The cross-fertilization and convergence between Eastern and Western cultures ranks as one of the most influential developments of the twentieth century. Surprisingly, few serious efforts have been made to integrate Chinese and Western traditions and styles into the same production and aesthetic space. My performance project, whose background and gestation this dissertation addresses, attempted to do just that.
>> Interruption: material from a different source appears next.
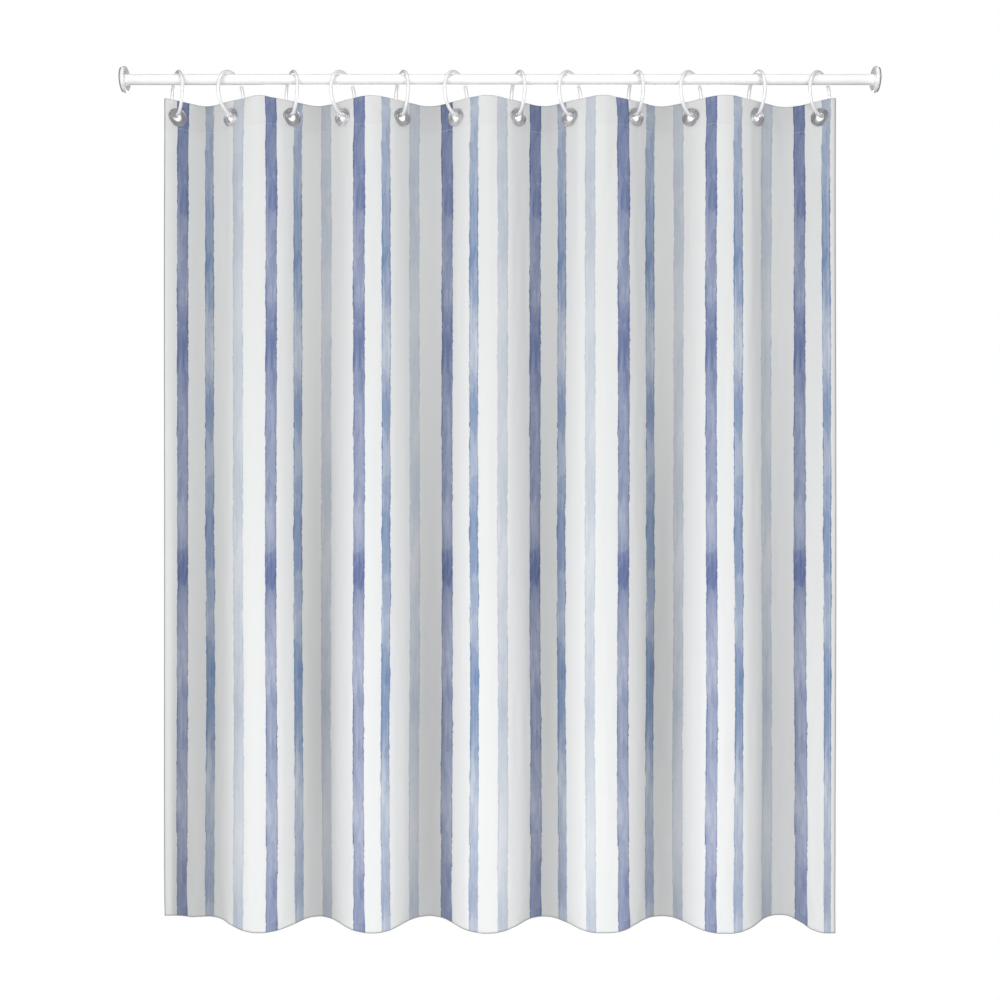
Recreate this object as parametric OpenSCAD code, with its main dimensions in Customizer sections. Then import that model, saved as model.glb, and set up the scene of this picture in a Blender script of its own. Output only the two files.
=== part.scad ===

My search for a Chinese source of inspiration ended when Prof. Chi Li of our Department of Ethnomusicology brought to my attention the only surviving collection of early Chinese texts with music: seventeen poems set to music by the celebrated Chinese poet and composer of the Song dynasty, Jiang Kui (ca. 1155-1221). My "Prelude" describes Kui's elusive love experiences with two remarkable sisters whose virtuosity on the pipa was a pivotal element in their relationships. With the assistance of Prof. Peter Kazaras (UCLA's Director of Opera) and my advisor, Prof. Winter, we identified three Western arias that could provide both dramatic contrast and continuity: Christoph Willibald Ritter von Gluck's "Divinités du Styx" (Ye Divinities of Styx) from Alceste (1767); Giuseppe Verdi's "Una macchia e qui tuttora" from Macbeth (1847); and Dido's Lament from Henry Purcell's Dido and Aeneas (1688). The blending of these two seemingly disparate styles using the style of Nian bai, a recitative-like delivery used in traditional Chinese Kun qu opera, created a structure that derives its dramatic integrity and strength from these unlikely pairings.

Chapter 1 elaborates on "The Chinese Context" of Jiang Kui, while Chapter 2 discusses "The Western Connections" through Gluck, Verdi, and Purcell. Chapter 3 details the extraordinary power and significance of costume, makeup, facial expression, bodily movement, and use of the water sleeve adapted from Kun qu opera. Chapter 4 discusses not only our decision to employ a Chinese instrumental ensemble but the challenges confronted by Prof. Chi Li in orchestrating, arranging, and even composing under the inspiration of historical practices. My "Postlude" reacts to the overwhelmingly positive feedback we received from the premiere by outlining possible next steps in the evolution of this project, including opportunities for presentation in China.